Design, analysis, and application of fixed-time convergence fuzzy ZNN model realized by dynamic fuzzy logic system for time-varying Sylvester equation

Abstract

Due to the strengths of zeroing neural network (ZNN) in dealing with time-varying problems and the advantages of fuzzy logic system (FLS) in uncertain computing, a fixed-time convergence fuzzy ZNN (FTCFZNN) model realized by the FLS with dynamic membership functions is proposed for solving time-varying Sylvester equation (TVSE). The introduction of the dynamic membership functions in the FLS is one of the most meaningful attributes of this paper, and such a FLS is called the dynamic FLS (DFLS).
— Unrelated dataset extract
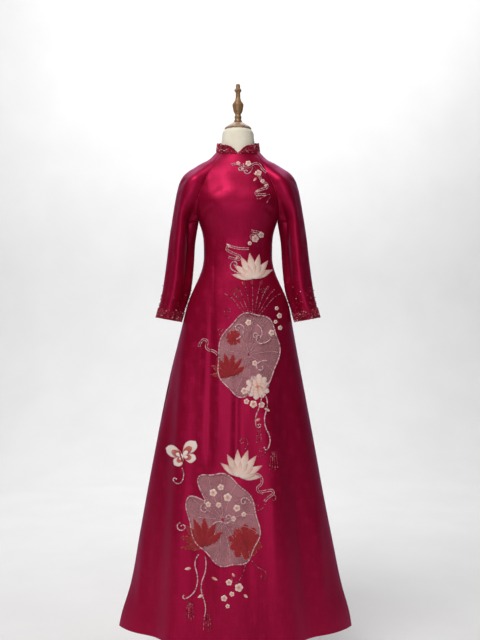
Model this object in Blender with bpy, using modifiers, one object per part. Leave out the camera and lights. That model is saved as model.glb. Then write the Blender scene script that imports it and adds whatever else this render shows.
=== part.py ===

The design parameter of the FTCFZNN model is the fuzzy parameter generated by the DFLS. Meanwhile, the fuzzy parameter is also employed in the proposed adaptive activation function, which makes the FTCFZNN model possess fixed-time convergence with less upper bound and has a better adaptable ability. Moreover, a series of theoretical analyses reflect the superior fixed-time convergence and adaptive robustness of the FTCFZNN model. Numerical simulations demonstrate the predominant performance of the FTCFZNN model and its effectiveness in solving the TVSE compared with serval existing ZNN models. Finally, the FTCFZNN model is applied to realize the consensus of multi-agent systems, which shows the application value of the FTCFZNN model.